● **Work instructions**
Reproduce the first line and every line after it, exactly, through the one containing "glossy acrylic table". Leave out the rest.

______

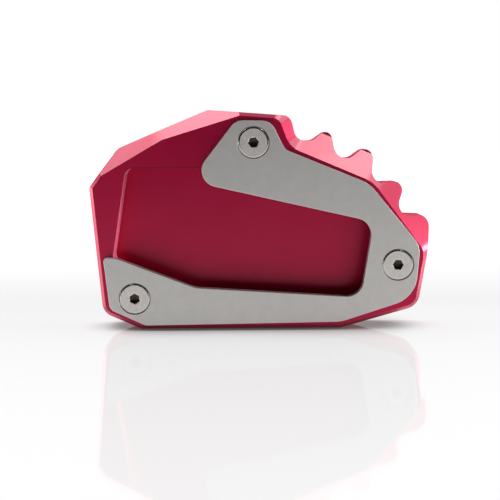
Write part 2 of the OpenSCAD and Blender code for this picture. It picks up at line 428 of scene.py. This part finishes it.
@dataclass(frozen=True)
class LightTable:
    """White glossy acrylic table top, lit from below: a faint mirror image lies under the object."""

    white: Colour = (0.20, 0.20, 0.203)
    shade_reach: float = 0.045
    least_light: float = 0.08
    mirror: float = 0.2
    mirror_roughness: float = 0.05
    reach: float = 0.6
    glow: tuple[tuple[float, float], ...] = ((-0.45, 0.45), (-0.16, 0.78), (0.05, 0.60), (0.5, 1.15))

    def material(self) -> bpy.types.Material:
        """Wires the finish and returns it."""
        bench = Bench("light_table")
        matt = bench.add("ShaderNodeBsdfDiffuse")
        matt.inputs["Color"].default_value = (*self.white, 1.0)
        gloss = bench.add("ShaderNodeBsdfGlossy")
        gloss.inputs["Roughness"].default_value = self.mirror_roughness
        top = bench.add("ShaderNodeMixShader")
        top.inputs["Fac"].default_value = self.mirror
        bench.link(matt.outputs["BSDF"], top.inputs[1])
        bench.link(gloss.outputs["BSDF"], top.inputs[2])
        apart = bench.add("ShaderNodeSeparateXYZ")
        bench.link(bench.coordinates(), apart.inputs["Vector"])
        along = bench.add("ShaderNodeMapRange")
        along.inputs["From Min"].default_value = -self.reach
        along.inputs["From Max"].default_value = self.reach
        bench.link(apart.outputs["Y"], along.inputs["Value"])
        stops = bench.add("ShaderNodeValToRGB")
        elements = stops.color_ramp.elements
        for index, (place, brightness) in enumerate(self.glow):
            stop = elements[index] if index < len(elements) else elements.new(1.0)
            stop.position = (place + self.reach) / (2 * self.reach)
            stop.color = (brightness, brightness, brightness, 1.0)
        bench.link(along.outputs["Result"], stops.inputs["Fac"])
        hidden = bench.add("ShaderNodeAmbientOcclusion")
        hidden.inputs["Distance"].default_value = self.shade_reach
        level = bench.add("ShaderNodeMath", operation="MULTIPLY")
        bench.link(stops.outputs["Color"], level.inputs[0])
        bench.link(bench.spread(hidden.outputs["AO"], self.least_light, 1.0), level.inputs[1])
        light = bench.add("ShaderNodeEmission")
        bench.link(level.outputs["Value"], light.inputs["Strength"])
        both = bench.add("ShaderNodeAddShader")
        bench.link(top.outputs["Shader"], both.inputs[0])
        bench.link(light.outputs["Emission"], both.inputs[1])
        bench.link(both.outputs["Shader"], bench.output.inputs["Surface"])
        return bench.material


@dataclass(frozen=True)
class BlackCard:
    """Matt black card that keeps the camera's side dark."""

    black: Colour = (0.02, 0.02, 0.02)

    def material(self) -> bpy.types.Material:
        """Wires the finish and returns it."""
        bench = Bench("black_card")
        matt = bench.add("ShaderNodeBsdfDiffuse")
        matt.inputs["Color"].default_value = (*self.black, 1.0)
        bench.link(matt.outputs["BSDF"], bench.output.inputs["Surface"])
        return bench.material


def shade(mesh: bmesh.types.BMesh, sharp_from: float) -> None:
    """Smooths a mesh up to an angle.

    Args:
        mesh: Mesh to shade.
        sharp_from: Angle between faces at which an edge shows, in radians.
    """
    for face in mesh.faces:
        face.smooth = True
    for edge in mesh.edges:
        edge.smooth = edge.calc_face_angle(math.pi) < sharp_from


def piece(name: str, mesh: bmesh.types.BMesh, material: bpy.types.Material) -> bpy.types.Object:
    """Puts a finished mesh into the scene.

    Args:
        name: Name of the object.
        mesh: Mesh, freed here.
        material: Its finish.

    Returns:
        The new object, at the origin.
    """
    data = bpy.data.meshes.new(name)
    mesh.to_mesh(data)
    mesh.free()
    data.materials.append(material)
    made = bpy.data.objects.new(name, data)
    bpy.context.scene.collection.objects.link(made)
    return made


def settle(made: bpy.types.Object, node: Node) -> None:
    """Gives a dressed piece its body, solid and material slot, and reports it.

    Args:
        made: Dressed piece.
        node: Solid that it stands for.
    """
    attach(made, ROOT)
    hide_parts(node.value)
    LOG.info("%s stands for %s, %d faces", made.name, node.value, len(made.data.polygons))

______

● **Written solution**
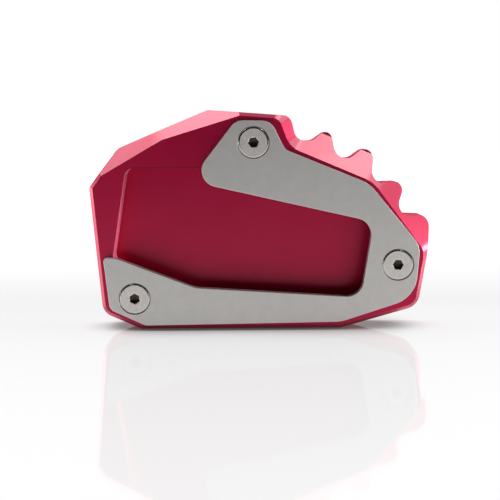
Write part 2 of the OpenSCAD and Blender code for this picture. It picks up at line 428 of scene.py. This part finishes it.
@dataclass(frozen=True)
class LightTable:
    """White glossy acrylic table top, lit from below: a faint mirror image lies under the object."""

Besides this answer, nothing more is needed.